- Country: India
- State: Tamil Nadu
- District: Thanjavur
- Taluk: Kumbakonam

Population (2001)
- • Total: 5,114

Languages
- • Official: Tamil
- Time zone: UTC+5:30 (IST)

= Thiruppurambiyam =

Thirupparambiyam is a village in the Kumbakonam taluk of Thanjavur district, Tamil Nadu, India.

== Demographics ==

In the 2001 census, Thiruppurambiyam had a population of 5114 with 2559 males and 2555 females. The sex ratio was 998. The literacy rate was 67.3

==History==

Thiruppurambiyam was the fierce battlefield in the 9th century deciding the bright future of Cholas.
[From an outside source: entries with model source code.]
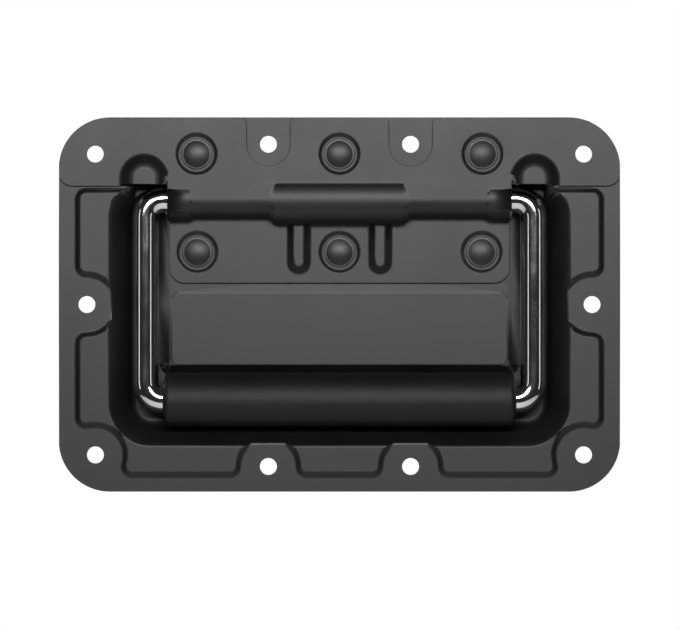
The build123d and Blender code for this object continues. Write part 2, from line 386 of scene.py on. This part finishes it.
def cut_seam(bm, height):
    """Cuts all faces at a height and marks the new edges."""
    geometry = bm.verts[:] + bm.edges[:] + bm.faces[:]
    cut = bmesh.ops.bisect_plane(
        bm, geom=geometry, dist=CUT_DISTANCE, plane_co=(0, 0, height), plane_no=(0, 0, 1)
    )
    for item in cut["geom_cut"]:
        if isinstance(item, bmesh.types.BMEdge):
            item.seam = True


def bend(edge):
    """Angle between an edge's two faces in degrees, or infinity where there aren't two."""
    return math.degrees(edge.calc_face_angle()) if len(edge.link_faces) == 2 else math.inf


def crease_facts(edge):
    """The centre of a crease in millimetres, with the larger and the smaller lean of its faces."""
    centre = (edge.verts[0].co + edge.verts[1].co) / (2 * MM)
    return centre, sorted((abs(f.normal.y) for f in edge.link_faces), reverse=True)


def near_rivet(centre, reach):
    return any(
        math.hypot(centre.x - at.x / MM, centre.z - at.z / MM) < reach for at in RIVET_AT.values()
    )


def dish_crease(edge):
    """Width in millimetres of a crease of the dish."""
    centre, (flat, wall) = crease_facts(edge)
    level = -centre.y
    on_platform = (
        abs(centre.x) < PLATFORM_HALF_WIDTH
        and centre.z > PLATFORM_FOOT
        and level < PLATFORM_LEVEL
    )
    if on_platform or flat < FLAT_LEAN:
        return 0.0
    if wall < CUT_LEAN:
        return CUT_EDGE
    if near_rivet(centre, DISH_DIMPLE_REACH):
        return DISH_DIMPLE
    if abs(wall - TUB_LEAN) < TUB_LEAN_SPREAD:
        return TUB_FLOOR if level < TUB_MIDDLE_LEVEL else TUB_RIM
    return FOLD


def cover_crease(edge):
    """Width in millimetres of a crease of the cover plate."""
    centre, (flat, wall) = crease_facts(edge)
    if near_rivet(centre, COVER_DIMPLE_REACH):
        return CUT_EDGE if wall < CUT_LEAN else COVER_DIMPLE
    if abs(centre.x) < ROLL_HALF_WIDTH and ROLL_BOTTOM < centre.z < ROLL_TOP:
        return ROLL_FOOT if flat > FLAT_LEAN and centre.z < ROLL_MIDDLE else 0.0
    if wall < CUT_LEAN:
        return CUT_EDGE
    if abs(abs(centre.x) - ARM_X / MM) < HOOD_REACH and centre.z > HOOD_BOTTOM:
        return HOOD_CREST if centre.y < HOOD_CREST_DEPTH else HOOD_FOOT
    return FOLD


def rivet_profile(length, head, dome):
    """Half section of a rivet, tail first, as (distance along the axis, radius) points."""
    seat = length - HEAD_HEIGHT
    dome_foot = head - HEAD_RIM
    radius = (dome_foot**2 + dome**2) / (2 * dome)
    half = math.degrees(math.asin(dome_foot / radius))
    profile = [(0, 0), (0, TAIL_RADIUS - TAIL_ROUND)]
    profile += arc((TAIL_ROUND, TAIL_RADIUS - TAIL_ROUND), TAIL_ROUND, 180, 90, 4)[1:]
    profile += [(TAIL_HEIGHT, TAIL_RADIUS), (TAIL_HEIGHT, SHANK_RADIUS), (seat, SHANK_RADIUS)]
    profile += [(seat, head - HEAD_EDGE), (seat + HEAD_EDGE, head)]
    profile += [(length - dome - DOME_START, head)]
    profile += arc((length - dome - HEAD_RIM * 0.3, dome_foot), HEAD_RIM, 90, 35, 4)[1:]
    profile += arc((length - radius, 0), radius, half * 0.97, 0, 12)
    profile[-1] = (length, 0)
    return profile


def grip_profile(lip_round):
    """Closed half section of the grip, as (distance along the axis, radius) points."""
    bore = BAR_RADIUS + GRIP_CLEARANCE
    collar = COLLAR_RADIUS - COLLAR_ROUND
    lip = (GRIP_END - lip_round * 1.05, GRIP_RADIUS - lip_round)
    side = [(GRIP_END, bore), (GRIP_END, collar)]
    side += arc((GRIP_END - COLLAR_ROUND, collar), COLLAR_ROUND, 0, 60, 4)[1:]
    side += arc(lip, lip_round, 42, 90, 10)
    mirrored = [(-a, r) for a, r in reversed(side)]
    return side + mirrored + [side[0]]


# ---------------------------------------------------------------- sizes and colours


class HandleSizes(bpy.types.PropertyGroup):
    rivet_dome: FloatProperty(
        name="Rivet dome",
        description="Rise of a rivet's domed head",
        default=0.9 * MM,
        unit="LENGTH",
    )
    lip_round: FloatProperty(
        name="Grip lip",
        description="Rounding of the grip's ends",
        default=1.9 * MM,
        unit="LENGTH",
    )


def colour_property(name, description, default):
    return FloatVectorProperty(
        name=name, description=description, subtype="COLOR", size=3, default=default
    )


class HandleColours(bpy.types.PropertyGroup):
    coat: colour_property("Coat", "Powder coat", (0.005, 0.005, 0.0052))
    bar: colour_property("Chrome", "Plated bar", (0.80, 0.81, 0.82))
    grip: colour_property("Rubber", "Grip sleeve", (0.003, 0.003, 0.003))
    spring: colour_property("Spring", "Spring wire", (0.55, 0.54, 0.52))
    floor: colour_property("Floor", "Studio floor", (0.86, 0.86, 0.86))


# ---------------------------------------------------------------- pieces


class HANDLE_OT_dish(bpy.types.Operator):
    """Press the dish: flange, raised pads, tub, platform and field"""

    bl_idname = "pull_handle.dish"
    bl_label = "Dish"

    def execute(self, context):
        bm = pressed_sheet("dish", DISH_SEAMS, dish_crease)
        coat = powder_coat("dish coat", context.scene.handle_colours.coat, gloss=0.47)
        piece = new_piece("pressed_dish", bm, coat, "housing", "dish_coat", "dish")
        soften(piece, segments=5)
        return {"FINISHED"}


class HANDLE_OT_cover(bpy.types.Operator):
    """Press the cover plate: barrels, hoods, tab, beads and dimples"""

    bl_idname = "pull_handle.cover"
    bl_label = "Cover Plate"

    def execute(self, context):
        bm = pressed_sheet("cover_plate", COVER_SEAMS, cover_crease)
        coat = powder_coat("plate coat", context.scene.handle_colours.coat, gloss=0.47)
        piece = new_piece("pressed_cover", bm, coat, "housing", "plate_coat", "cover_plate")
        soften(piece, segments=4)
        return {"FINISHED"}


class HANDLE_OT_rivets(bpy.types.Operator):
    """Set the six domed rivets with their formed tails"""

    bl_idname = "pull_handle.rivets"
    bl_label = "Rivets"

    def execute(self, context):
        dome = context.scene.handle_sizes.rivet_dome
        coat = powder_coat("rivet coat", context.scene.handle_colours.coat, gloss=0.42)
        for name in RIVETS:
            low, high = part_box(name)
            tail_end = Vector((RIVET_AT[name].x, high.y, RIVET_AT[name].z))
            profile = rivet_profile(high.y - low.y, (high.x - low.x) / 2, dome)
            bm = spun(profile, tail_end, (0, -1, 0), RIVET_STEPS)
            new_piece(f"set_{name}", bm, coat, "housing", "rivet_coat", name)
        return {"FINISHED"}


class HANDLE_OT_bar(bpy.types.Operator):
    """Plate the bar with chrome"""

    bl_idname = "pull_handle.bar"
    bl_label = "Bar"

    def execute(self, context):
        paint_node("handle_bar", chrome("bar chrome", context.scene.handle_colours.bar))
        return {"FINISHED"}


class HANDLE_OT_grip(bpy.types.Operator):
    """Mould the rubber grip"""

    bl_idname = "pull_handle.grip"
    bl_label = "Grip"

    def execute(self, context):
        profile = grip_profile(context.scene.handle_sizes.lip_round)
        bm = spun(profile, GRIP_CENTRE, (1, 0, 0), GRIP_STEPS)
        sleeve = rubber("grip rubber", context.scene.handle_colours.grip)
        new_piece("rubber_grip", bm, sleeve, "handle", "grip_rubber", "grip")
        return {"FINISHED"}


class HANDLE_OT_springs(bpy.types.Operator):
    """Give the two torsion springs their drawn wire"""

    bl_idname = "pull_handle.springs"
    bl_label = "Springs"

    def execute(self, context):
        wire = spring_steel("spring wire", context.scene.handle_colours.spring)
        for side in ("left", "right"):
            paint_node(f"spring_{side}", wire)
        return {"FINISHED"}


class HANDLE_OT_studio(bpy.types.Operator):
    """Light the handle and set the camera"""

    bl_idname = "pull_handle.studio"
    bl_label = "Studio"

    def execute(self, context):
        scene = context.scene
        make_camera(scene)
        for lamp in LAMPS:
            make_lamp(scene, *lamp)
        make_floor(scene)
        make_world(scene)
        scene.view_settings.view_transform = "Standard"
        return {"FINISHED"}


# ---------------------------------------------------------------- studio


def make_camera(scene):
    camera = bpy.data.cameras.new("camera")
    camera.sensor_width = 36
    camera.lens = LENS
    camera.clip_start, camera.clip_end = 0.1, 20
    eye = bpy.data.objects.new("camera", camera)
    eye.location = EYE
    eye.rotation_euler = (math.radians(90), 0, 0)
    scene.collection.objects.link(eye)
    scene.camera = eye


def make_lamp(scene, name, place, size, power):
    """Adds a rectangular area lamp that points at the handle and isn't seen itself."""
    light = bpy.data.lights.new(name, "AREA")
    light.shape = "RECTANGLE"
    light.size, light.size_y = size
    light.energy = power
    lamp = bpy.data.objects.new(name, light)
    lamp.location = place
    lamp.rotation_euler = (-Vector(place)).to_track_quat("-Z", "Y").to_euler()
    lamp.visible_camera = False
    scene.collection.objects.link(lamp)


def make_floor(scene):
    bm = bmesh.new()
    bmesh.ops.create_circle(bm, cap_ends=True, radius=FLOOR_RADIUS, segments=96)
    bmesh.ops.translate(bm, verts=bm.verts, vec=(0, 0, FLOOR_HEIGHT))
    mesh = bpy.data.meshes.new("floor")
    bm.to_mesh(mesh)
    bm.free()
    plain = Finish("floor paint", roughness=0.8)
    plain.set(base_color=rgba(scene.handle_colours.floor))
    mesh.materials.append(plain.material)
    floor = bpy.data.objects.new("floor", mesh)
    scene.collection.objects.link(floor)


def make_world(scene):
    """White to the camera, with dim light from the front, so that the lamps shape the handle."""
    world = bpy.data.worlds.new("studio")
    world.use_nodes = True
    nodes = Nodes(world.node_tree)
    seen = nodes.node("ShaderNodeLightPath", {}, {}, "Is Camera Ray")
    direction = nodes.node("ShaderNodeTexCoord", {}, {}, "Generated")
    backward = nodes.node("ShaderNodeSeparateXYZ", {}, {"Vector": direction}, "Y")
    lit = nodes.span(backward, *WORLD_TURN, *WORLD_STRENGTH)
    strength = nodes.node("ShaderNodeMix", {"data_type": "FLOAT"}, {0: seen, 2: lit, 3: 1.0})
    background = nodes.tree.nodes["Background"]
    nodes.fill(background.inputs["Strength"], strength)
    nodes.fill(background.inputs["Color"], WHITE)
    scene.world = world


# ---------------------------------------------------------------- panel and start


OPERATORS = (
    HANDLE_OT_dish,
    HANDLE_OT_cover,
    HANDLE_OT_rivets,
    HANDLE_OT_bar,
    HANDLE_OT_grip,
    HANDLE_OT_springs,
    HANDLE_OT_studio,
)


class HANDLE_PT_pieces(bpy.types.Panel):
    """Pieces, sizes and colours of the pull handle"""

    bl_idname = "HANDLE_PT_pieces"
    bl_label = "Pull Handle"
    bl_space_type = "VIEW_3D"
    bl_region_type = "UI"
    bl_category = "Pull Handle"

    def draw(self, context):
        for group in (context.scene.handle_sizes, context.scene.handle_colours):
            for name in group.__annotations__:
                self.layout.prop(group, name)
        for operator in OPERATORS:
            self.layout.operator(operator.bl_idname)


CLASSES = (HandleSizes, HandleColours, *OPERATORS, HANDLE_PT_pieces)


def register():
    for cls in CLASSES:
        bpy.utils.register_class(cls)
    bpy.types.Scene.handle_sizes = PointerProperty(type=HandleSizes)
    bpy.types.Scene.handle_colours = PointerProperty(type=HandleColours)


def unregister():
    del bpy.types.Scene.handle_colours
    del bpy.types.Scene.handle_sizes
    for cls in reversed(CLASSES):
        bpy.utils.unregister_class(cls)


def main():
    register()
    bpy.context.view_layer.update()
    for operator in OPERATORS:
        group, name = operator.bl_idname.split(".")
        getattr(getattr(bpy.ops, group), name)()
    bpy.context.view_layer.update()


if __name__ == "__main__":
    main()
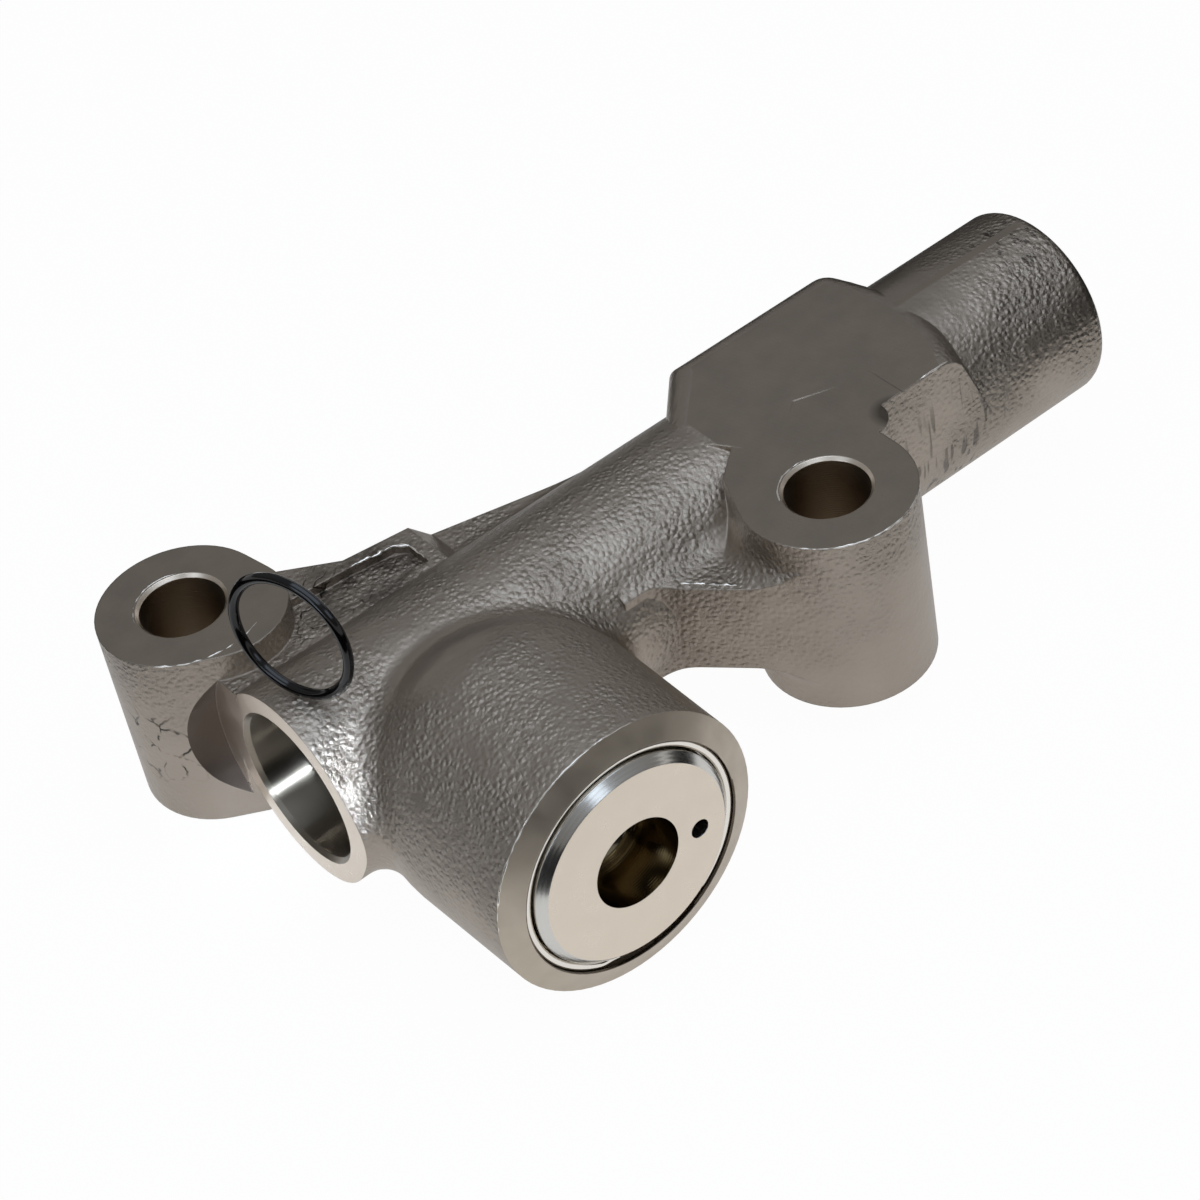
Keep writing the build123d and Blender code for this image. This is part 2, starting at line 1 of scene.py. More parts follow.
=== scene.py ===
"""Looks of a hydraulic timing belt tensioner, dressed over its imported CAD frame.

The camera stands where the photograph was taken from. Everything is in metres, in the frame of the CAD:
+X along the tube, the plunger towards -Y, +Z along the bolt holes. Sizes named in _mm, and the sizes and
places of the pieces, are millimetres of the CAD. Those of lamps, table and band are metres.
"""

import logging
from dataclasses import dataclass
from enum import Enum
from math import cos, hypot, pi, radians, sin, tau

import bmesh
import bpy
from mathutils import Matrix, Vector

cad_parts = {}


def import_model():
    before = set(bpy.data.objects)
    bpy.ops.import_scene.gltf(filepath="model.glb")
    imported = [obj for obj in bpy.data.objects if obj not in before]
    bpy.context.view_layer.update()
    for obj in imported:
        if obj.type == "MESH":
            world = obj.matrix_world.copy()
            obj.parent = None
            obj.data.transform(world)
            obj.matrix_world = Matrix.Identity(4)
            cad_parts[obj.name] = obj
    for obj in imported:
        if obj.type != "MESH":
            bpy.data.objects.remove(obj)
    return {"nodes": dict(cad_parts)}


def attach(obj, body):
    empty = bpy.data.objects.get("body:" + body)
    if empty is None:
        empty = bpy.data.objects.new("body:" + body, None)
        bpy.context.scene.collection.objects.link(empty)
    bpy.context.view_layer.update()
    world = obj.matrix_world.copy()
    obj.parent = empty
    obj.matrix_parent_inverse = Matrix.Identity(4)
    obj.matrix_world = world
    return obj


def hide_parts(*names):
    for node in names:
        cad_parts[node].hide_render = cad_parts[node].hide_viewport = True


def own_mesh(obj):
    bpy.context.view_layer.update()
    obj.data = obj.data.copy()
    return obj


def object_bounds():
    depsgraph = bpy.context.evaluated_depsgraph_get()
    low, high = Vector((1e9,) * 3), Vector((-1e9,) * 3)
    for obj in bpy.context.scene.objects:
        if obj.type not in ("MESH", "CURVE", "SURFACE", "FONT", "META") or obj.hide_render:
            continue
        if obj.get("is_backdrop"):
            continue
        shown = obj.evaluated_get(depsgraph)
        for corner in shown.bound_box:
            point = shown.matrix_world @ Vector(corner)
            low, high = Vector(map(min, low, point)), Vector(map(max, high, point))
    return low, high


log = logging.getLogger("tensioner")

Vec3 = tuple[float, float, float]
Tree = bpy.types.NodeTree
Node = bpy.types.Node
Socket = bpy.types.NodeSocket
Sockets = bpy.types.bpy_prop_collection
Object = bpy.types.Object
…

Chola king, Aditya I built a temple, the Sakshinatheswarar Temple in sweet remembrance of turn of the tide in his favour and named it Aditeshwaram. The present name of the presiding deity is Sakshinathar and the consort's name is Kuraivilla Azhagi (Goddess with unsurpassed beauty). The sanctum of the consort was built by Rajaraja Chola I. The sanctum wall contains beautiful sculptures of Parivara devatas (other deities of Siva temple). Lord Ganesa, the idol of the Elephant God is showered with honey on the day of Vinayagar Chaturthi and all the honey poured down is absorbed by it. The people belonging to this village are the descendants of Cholas. They all are of the same family, but as the centuries passed by, they were divided into separate families. Thiruppurambiyam is a great historical place which then belonged only to Cholas and their families.